→ Source excerpt
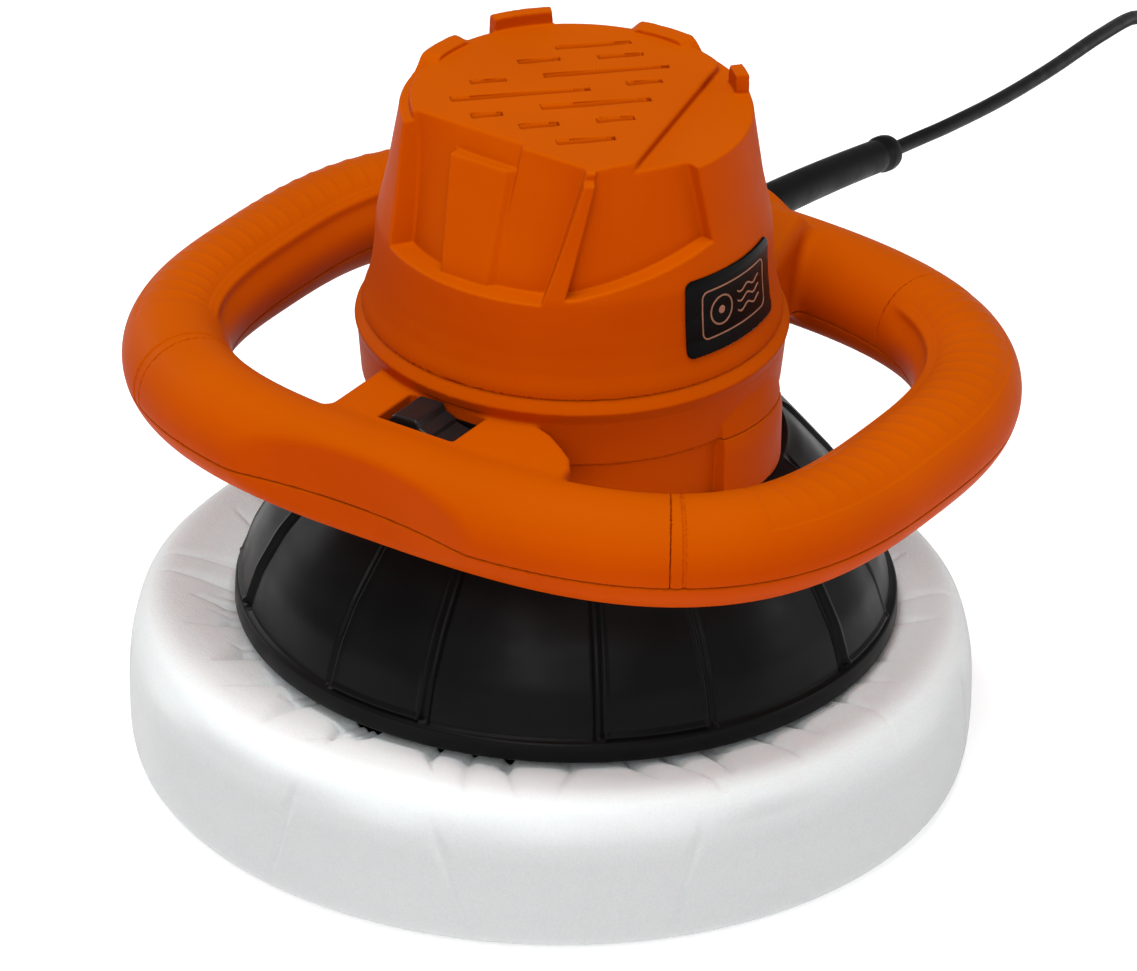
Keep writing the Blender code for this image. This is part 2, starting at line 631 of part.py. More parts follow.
# ---- motor, fixed pieces ----
def make_bearing_plate():
    """Alloy plate across the lower housing that seats the lower bearing."""
    hub = [(0, PLATE_Z), (0.0577, PLATE_Z), (0.0577, PLATE_Z + 0.0035), (0.0150, PLATE_Z + 0.0035),
           (0.0150, PLATE_Z + 0.0080), (0, PLATE_Z + 0.0080)]
    plate = lathe("lower_bearing_plate", hub, ALLOY, 36)
    cut(plate,
        disc("seat", 0.01105, PLATE_Z - 0.01, PLATE_Z + 0.0062),
        disc("shaft_hole", 0.0070, PLATE_Z - 0.01, PLATE_Z + 0.02, None, 24),
        *[lathe("air_slot", [(0.024, 0.09), (0.045, 0.09), (0.045, 0.12), (0.024, 0.12)],
                None, 18, arc=(a + 14, a + 76)) for a in (0, 90, 180, 270)],
        *[disc("hole", 0.0017, 0.09, 0.12, None, 8, place) for place in flange_screw_places()],
        *[disc("bolt_hole", 0.0023, 0.09, 0.12, None, 12, (x, 0)) for x in (-BOLT_X, BOLT_X)])
    disc("lower_bearing", 0.0110, PLATE_Z - 0.0008, PLATE_Z + 0.0058, STEEL, bore=0.00508)
    return plate


def make_stator():
    """Laminated field core with its two windings."""
    low, high = STATOR_Z
    core = disc("stator_core", STATOR_R, low, high, IRON, 48, bore=0.0243)
    cut(core, *[disc("bolt_hole", 0.0023, low - 0.01, high + 0.01, None, 12, (x, 0))
                for x in (-BOLT_X, BOLT_X)])
    pocket = [(0.0200, low - 0.01), (0.0392, low - 0.01), (0.0392, high + 0.01),
              (0.0200, high + 0.01)]
    for middle in (90, 270):
        cut(core, lathe("pocket", pocket, None, 72, arc=(middle - 44, middle + 44)))
    coil = [(0.0265, low - 0.0045), (0.0386, low - 0.0045), (0.0386, high + 0.0060),
            (0.0265, high + 0.0060)]
    for name, middle in (("field_coil_front", 270), ("field_coil_rear", 90)):
        lathe(name, coil, COPPER, 72, arc=(middle - 40, middle + 40))
    return core


def make_upper_plate():
    """Plate over the motor with the upper bearing, hung on two long bolts."""
    low = UPPER_PLATE_Z
    profile = [(0, low), (0.0440, low), (0.0440, low + 0.0035), (0.0130, low + 0.0035),
               (0.0130, low + 0.0115), (0, low + 0.0115)]
    plate = lathe("upper_bearing_plate", profile, ALLOY, 36)
    cut(plate,
        disc("seat", 0.00955, low + 0.0040, low + 0.02),
        disc("shaft_hole", 0.0060, low - 0.01, low + 0.02, None, 24),
        *[lathe("air_slot", [(0.019, 0.18), (0.036, 0.18), (0.036, 0.21), (0.019, 0.21)],
                None, 24, arc=(a + 20, a + 70)) for a in (0, 90, 180, 270)],
        *[disc("bolt_hole", 0.0023, low - 0.01, low + 0.02, None, 12, (x, 0))
          for x in (-BOLT_X, BOLT_X)])
    disc("upper_bearing", 0.0095, low + 0.0043, low + 0.0108, STEEL, bore=0.00408)
    for name, x in (("motor_bolt_left", -BOLT_X), ("motor_bolt_right", BOLT_X)):
        top = low + 0.0038
        profile = [(0, PLATE_Z - 0.003), (0.0019, PLATE_Z - 0.003), (0.0019, top), (0.0031, top),
                   (0.0031, top + 0.0022), (0, top + 0.0022)]
        lathe(name, profile, STEEL, 12, (x, 0))
    return plate


def make_brushes():
    """Brass holders with carbon brushes on the commutator and the springs behind them."""
    for name, side in (("front", -1), ("rear", 1)):
        holder = box(f"brush_holder_{name}", (0, side * 0.0270, BRUSH_Z),
                     (0.0052, 0.0110, 0.0057), BRASS)
        cut(holder, box("well", (0, side * 0.0230, BRUSH_Z), (0.0037, 0.0132, 0.0042)))
        box(f"brush_{name}", (0, side * 0.0190, BRUSH_Z), (0.0034, 0.0062, 0.0039), CARBON)
        make_brush_spring(f"brush_spring_{name}", side)


def make_brush_spring(name, side):
    """A short coil spring, drawn as a tube along its helix."""
    turns = 3
    points = []
    for i in range(turns * 8 + 1):
        a = 2 * pi * i / 8
        along = 0.0260 + 0.0090 * i / (turns * 8)
        points.append((0.0024 * cos(a), side * along, BRUSH_Z + 0.0024 * sin(a)))
    return tube(name, points, 0.00035, STEEL, resolution=0, step=0.0016)


# ---- rotor ----
def make_rotor(axis):
    """Everything that turns with the motor shaft."""
    shaft = [(0, 0.0728), (SHAFT_R, 0.0728), (SHAFT_R, 0.1985), (0.0040, 0.1985),
             (0.0040, 0.2090), (0, 0.2090)]
    lathe("armature_shaft", shaft, STEEL, 24, parent=axis)
    low, high = STATOR_Z
    core = disc("armature_core", 0.0236, low + 0.001, high - 0.001, IRON, 48,
                bore=SHAFT_R + 0.00008, parent=axis)
    slots = []
    for i in range(12):
        a = 2 * pi * i / 12
        slot = box("slot", (0.0215, 0, (low + high) / 2), (0.0045, 0.0008, 0.05))
        slot.rotation_euler.z = a
        slots.append(slot)
    cut(core, *slots)
    end = [(0.0085, 0.0), (0.0200, 0.0), (0.0215, 0.0040), (0.0190, 0.0080), (0.0110, 0.0080)]
    lathe("winding_upper", [(r, high + v) for r, v in end], COPPER, 24, parent=axis)
    lathe("winding_lower", [(r, low - v * 0.7) for r, v in end], COPPER, 24, parent=axis)
    disc("commutator", 0.0125, 0.1830, 0.1955, COPPER, bore=SHAFT_R + 0.00008, parent=axis)
    make_fan(axis)
    make_counterweight(axis)


def make_fan(axis):
    """Cooling fan: hub and backplate with nine blades."""
    low = 0.1135
    bore = SHAFT_R + 0.00008
    profile = [(bore, low), (0.0374, low), (0.0374, low + 0.0015), (0.0090, low + 0.0015),
               (0.0090, low + 0.0070), (bore, low + 0.0070)]
    fan = lathe("cooling_fan", profile, BLACK, 36, parent=axis)
    blades = []
    for i in range(9):
        blade = box("blade", (0.0225, 0, low + 0.0035), (0.0142, 0.0007, 0.0030))
        blade.rotation_euler.z = 2 * pi * i / 9
        blades.append(blade)
    return join(fan, *blades)


def make_counterweight(axis):
    """Off-centre bearing pocket with a balance weight on the other side of the shaft."""
    low, high = 0.0605, 0.0830
    pocket = disc("counterweight", 0.0205, low, high, IRON, 40, (PAD_X, PAD_Y), parent=axis)
    weight = [(0.0, low + 0.0130), (0.0430, low + 0.0130), (0.0430, high), (0.0, high)]
    away = CRANK_ANGLE * 180 / pi - 180
    join(pocket, lathe("weight", weight, None, 60, arc=(away - 60, away + 60)))
    cut(pocket,
        disc("seat", 0.0161, low - 0.01, low + 0.0108, None, 40, (PAD_X, PAD_Y)),
        disc("shaft_hole", SHAFT_R + 0.00008, low + 0.0118, high + 0.01, None, 24))
    disc("pad_bearing", 0.0160, low + 0.0005, low + 0.0098, STEEL, 40, (PAD_X, PAD_Y),
         bore=0.00620, parent=axis)
    return pocket


# ---- pad ----
def make_pad(axis):
    """Backing plate, foam, bonnet and the spindle that carries them, on the pad's own axis."""
    spindle = [(0, 0.0505), (0.0100, 0.0505), (0.0100, 0.0596), (0.0061, 0.0596),
               (0.0061, 0.0706), (0, 0.0706)]
    body = lathe("pad_spindle", spindle, STEEL, 40, parent=axis)
    cut(body, disc("thread_hole", 0.0034, 0.045, 0.0640, None, 16, (PAD_X, PAD_Y)))
    bolt = [(0, 0.0372), (0.0060, 0.0372), (0.0060, 0.0402), (0.0030, 0.0402), (0.0030, 0.0625),
            (0, 0.0625)]
    lathe("pad_bolt", bolt, STEEL, 16, parent=axis)
    plate = [(0.0034, 0.0363), (0.1120, 0.0363), (0.1130, 0.0380), (0.1110, 0.0410),
             (0.0300, 0.0425), (0.0160, 0.0460), (0.0160, 0.0502), (0.0034, 0.0502)]
    backing = lathe("backing_plate", plate, BLACK, 40, parent=axis)
    cut(backing, disc("head_room", 0.0068, 0.030, 0.0408, None, 20, (PAD_X, PAD_Y)))
    foam = [(0, 0.0030), (0.1190, 0.0030), (0.1246, 0.0060), (0.1276, 0.0130), (0.1276, 0.0360),
            (0, 0.0360)]
    lathe("foam_pad", foam, FOAM, 42, parent=axis)
    make_bonnet(axis)


def make_bonnet(axis):
    """Cloth cover over the pad, gathered in under the shroud by the cord in its hem."""
    outer = [(0, 0), (0.1210, 0.0), (0.1275, 0.0030), (0.1305, 0.0100), (BONNET_R, 0.0220),
             (BONNET_R, 0.0380), (0.1290, 0.0460), (0.1240, 0.0510), (0.1180, 0.0530),
             (0.1075, 0.0497), (0.0925, 0.0462)]
    inner = [(0.0925, 0.0436), (0.1080, 0.0468), (0.1180, 0.0501), (0.1225, 0.0486),
             (0.1262, 0.0445), (0.1281, 0.0375), (0.1281, 0.0110), (0.1250, 0.0055),
             (0.1192, 0.0027), (0, 0.0027)]
    lathe("bonnet", outer + inner, CLOTH, 42, parent=axis)
    ring = [(0.0905 + 0.0012 * cos(a), 0.0452 + 0.0012 * sin(a))
            for a in [2 * pi * k / 6 for k in range(6)]]
    lathe("bonnet_elastic", ring, CLOTH, 36, parent=axis)


def make_axis(name, x, y):
    """An empty on a turning axis, the parent of what turns about it."""
    axis = bpy.data.objects.new(name, None)
    bpy.context.collection.objects.link(axis)
    axis.location = (x, y, 0)
    return axis


def main():
    clear_scene()
    places = handle_screw_places()
    make_upper_housing()
    make_lower_housing()
    slack = 0.15
    make_grip_cover("grip_cover_right", (-SEAM_ANGLE + slack, REAR_SEAM_ANGLE - slack), places[:2])
    make_grip_cover("grip_cover_left", (180 - REAR_SEAM_ANGLE + slack, 180 + SEAM_ANGLE - slack),
                    places[2:])
    make_top_cover()
    make_nameplate()
    make_shroud()
    make_screws()
    make_switch()
    make_cord_guard()
    make_cord()
    make_bearing_plate()
    make_stator()
    make_upper_plate()
    make_brushes()
    make_rotor(make_axis("rotor_axis", 0, 0))
    make_pad(make_axis("pad_axis", PAD_X, PAD_Y))


main()
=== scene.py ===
"""The looks of a hand-held car polisher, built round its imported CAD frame.

The moulded shells are drawn as fields: a function of x, y and z in millimetres that is
negative inside the piece. Everything else is turned, swept or laid out point by point.
"""
import json
from math import atan2, cos, hypot, pi, radians, sin, sqrt

import bpy
import numpy as np
from mathutils import Matrix, Vector


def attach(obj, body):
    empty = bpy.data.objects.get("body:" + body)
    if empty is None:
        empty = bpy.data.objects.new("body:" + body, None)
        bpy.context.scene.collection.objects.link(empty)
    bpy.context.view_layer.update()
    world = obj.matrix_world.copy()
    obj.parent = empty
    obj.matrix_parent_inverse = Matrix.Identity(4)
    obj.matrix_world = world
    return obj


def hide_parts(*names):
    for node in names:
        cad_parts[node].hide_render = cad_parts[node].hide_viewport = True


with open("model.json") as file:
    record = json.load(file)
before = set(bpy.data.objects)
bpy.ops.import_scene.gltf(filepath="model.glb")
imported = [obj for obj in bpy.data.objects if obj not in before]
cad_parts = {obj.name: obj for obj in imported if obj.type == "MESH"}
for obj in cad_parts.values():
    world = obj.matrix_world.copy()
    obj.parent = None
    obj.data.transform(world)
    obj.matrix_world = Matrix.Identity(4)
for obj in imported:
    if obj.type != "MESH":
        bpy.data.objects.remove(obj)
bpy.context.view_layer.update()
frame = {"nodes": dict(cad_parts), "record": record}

MM = 0.001
HOUSING = "housing"
PAD = "pad"

# ---- sizes repeated from the CAD, in millimetres ----
HANDLE_HALF_X = 118.5
HANDLE_HALF_Y = 96.0
HANDLE_POWER = 2.87
HANDLE_Z = 132.0
HANDLE_R = 17.0
FRONT_SEAM = radians(42)
REAR_SEAM = radians(50)
COVER_Z = 155.2
PLATFORM_Z = 147.0
PLATFORM_BASE_Z = 119.7
BRIDGE_Z = 156.2
BRIDGE_BASE_Z = 126.5
WINDOW = (-1.5, -74.5)
HALF_WINDOW = (13.7, 9.0)
SHELF_Z = 222.5
PLATEAU_Z = 225.5
CORD_EXIT_Z = 141.0
PIN_Z = 140.5
SEAM_GAP = 0.30
FINE_GAP = 0.10                 # between shells that meet end to end

# The free cord's route in metres, as in the CAD, from inside the guard to the coil's side.
CORD_ROUTE = [
    (0.0007, 0.1800, 0.1311), (0.0009, 0.1866, 0.1300), (0.0008, 0.2050, 0.1270),
    (0.0005, 0.2228, 0.1240), (-0.0027, 0.2599, 0.1170), (-0.0097, 0.3042, 0.1080),
    (-0.0211, 0.3581, 0.0960), (-0.0294, 0.3963, 0.0850), (-0.0360, 0.4210, 0.0680),
    (-0.0410, 0.4380, 0.0450), (-0.0450, 0.4520, 0.0225), (-0.0478, 0.4670, 0.0085),
    (-0.0495, 0.4820, 0.0044), (-0.0498, 0.4950, 0.0042),
]
TAIL_ROUTE = [
    (0.0337, 0.5160, 0.0042), (0.0337, 0.5040, 0.0042), (0.0337, 0.4930, 0.0048),
    (0.0337, 0.4820, 0.0085), (0.0337, 0.4745, 0.0095), (0.0337, 0.4696, 0.0095),
]
GUARD_ROUTE = [
    (0.0000, 0.1083, 0.1410), (0.0000, 0.1186, 0.1408), (0.0005, 0.1512, 0.1362),
    (0.0009, 0.1866, 0.1300),
]
TAIL_JOINT = 2                  # where the coil's last turn meets the tail's route
CORD_D = 0.0048
COIL_CENTRE = (-0.0080, 0.4950)
COIL_PITCH = 0.0050
COIL_OUTER_R = 0.0363
COIL_ROWS = [(0, 1, 2, 3), (3, 2, 1, 0), (0, 1, 2), (2, 1, 0)]   # turns from outside to inside


# ---- meshes ----
def add_mesh(name, points, quads, finish, normals=None, scale=MM):
    """A smooth-shaded object from arrays of points and of four-cornered faces."""
    mesh = bpy.data.meshes.new(name)
    points = np.asarray(points, dtype=np.float32) * scale
    quads = np.asarray(quads, dtype=np.int32)
    mesh.vertices.add(len(points))
    mesh.vertices.foreach_set("co", points.ravel())
    mesh.loops.add(quads.size)
    mesh.loops.foreach_set("vertex_index", quads.ravel())
    mesh.polygons.add(len(quads))
    mesh.polygons.foreach_set("loop_start", np.arange(0, quads.size, 4, dtype=np.int32))
    mesh.polygons.foreach_set("loop_total", np.full(len(quads), 4, dtype=np.int32))
    mesh.update(calc_edges=True)
    mesh.validate()
    mesh.shade_smooth()
    if normals is not None and len(mesh.vertices) == len(normals):
        mesh.normals_split_custom_set_from_vertices(normals)
    body = bpy.data.objects.new(name, mesh)
    bpy.context.collection.objects.link(body)
    mesh.materials.append(finish)
    return body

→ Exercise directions
The first line to be transcribed is the one containing "- slack), places[:2])", and the last is the one containing "if empty is". Transcribe exactly those lines and nothing else.

→ Result of the exercise
    make_grip_cover("grip_cover_right", (-SEAM_ANGLE + slack, REAR_SEAM_ANGLE - slack), places[:2])
    make_grip_cover("grip_cover_left", (180 - REAR_SEAM_ANGLE + slack, 180 + SEAM_ANGLE - slack),
                    places[2:])
    make_top_cover()
    make_nameplate()
    make_shroud()
    make_screws()
    make_switch()
    make_cord_guard()
    make_cord()
    make_bearing_plate()
    make_stator()
    make_upper_plate()
    make_brushes()
    make_rotor(make_axis("rotor_axis", 0, 0))
    make_pad(make_axis("pad_axis", PAD_X, PAD_Y))


main()
=== scene.py ===
"""The looks of a hand-held car polisher, built round its imported CAD frame.

The moulded shells are drawn as fields: a function of x, y and z in millimetres that is
negative inside the piece. Everything else is turned, swept or laid out point by point.
"""
import json
from math import atan2, cos, hypot, pi, radians, sin, sqrt

import bpy
import numpy as np
from mathutils import Matrix, Vector


def attach(obj, body):
    empty = bpy.data.objects.get("body:" + body)
    if empty is None:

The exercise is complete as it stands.